I will be applying to KMC for Girls in Peshawar for the upcoming year 2010-2011. I have a few questions here. First of all is KMC private or government-run? Second, when do the admissions begin? Third, I live in the USA, so what basically do I need to have to be eligible to go to KMC? I know most of the information but I just want to know if I would have to give an entrance exam or SAT-II subject tests? Please Help me with this. Any accurate answers will be highly appreciated.

Thank You So Much! :happy:


----------



## hammad khan (Jan 13, 2010)

As far as I know KMC is a gov college because it’s in the list of HEC. First you need to have IBCC certificate, and then the admission will process up. SAT2 is acceptable in case of Self Finance Scheme of foreign students. 

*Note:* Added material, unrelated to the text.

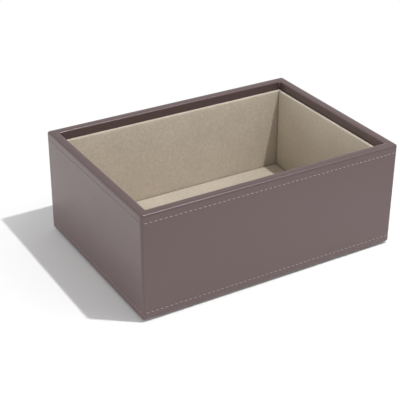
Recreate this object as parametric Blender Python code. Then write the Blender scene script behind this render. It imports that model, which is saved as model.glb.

If any one knows more please add it up thank you.


----------



## ilybax3 (Apr 7, 2010)

But are SAT-II subject tests required?? && How about the entrance exam?

Thanks for the info :happy:


----------



## hammad khan (Jan 13, 2010)

Entry/Sat sbuject is required in some cases. When you are applying through SAT scours then entry is not required in some colleges not all, like shifa or private becuse they have thier own laws. In some private you have to take thier own test even with SAts. 

Admission in public sector can be got on 3
options:
1. Local students
2 .Local self Finance
3. Foreign National
The entry test is necessary for the first two options
except Army Medical College where another option of
overseas seats is possible and for this Sat-I and Sat-II
is necessary with Phy, Chem and Bio.
The next option is that of private sector. Again two
types of seats are available in private sector:
1. Local Pakistani student
2. Overseas /foreign National
student has to take entry test while applying on Local
seats while for the Overseas/ foreign national seats
entry test condition varies for college to college.
If the student is an overseas Pakistani
(registered) so she/he has four choices for admission in
MBBS.
1. Apply as a local regular Pakistani student
(entry test is compulsory)
2. local self finance scheme(entry test is
compulsory)
3. Overseas Pakistani seat (through OPF) (entry
test is compulsory)
4. Private sector Medical colleges (Varies from
college to college) 


The better thing is to e mail or call in the college and ask them about thier rules and regulations. Good luck Allah may help you:happy:


----------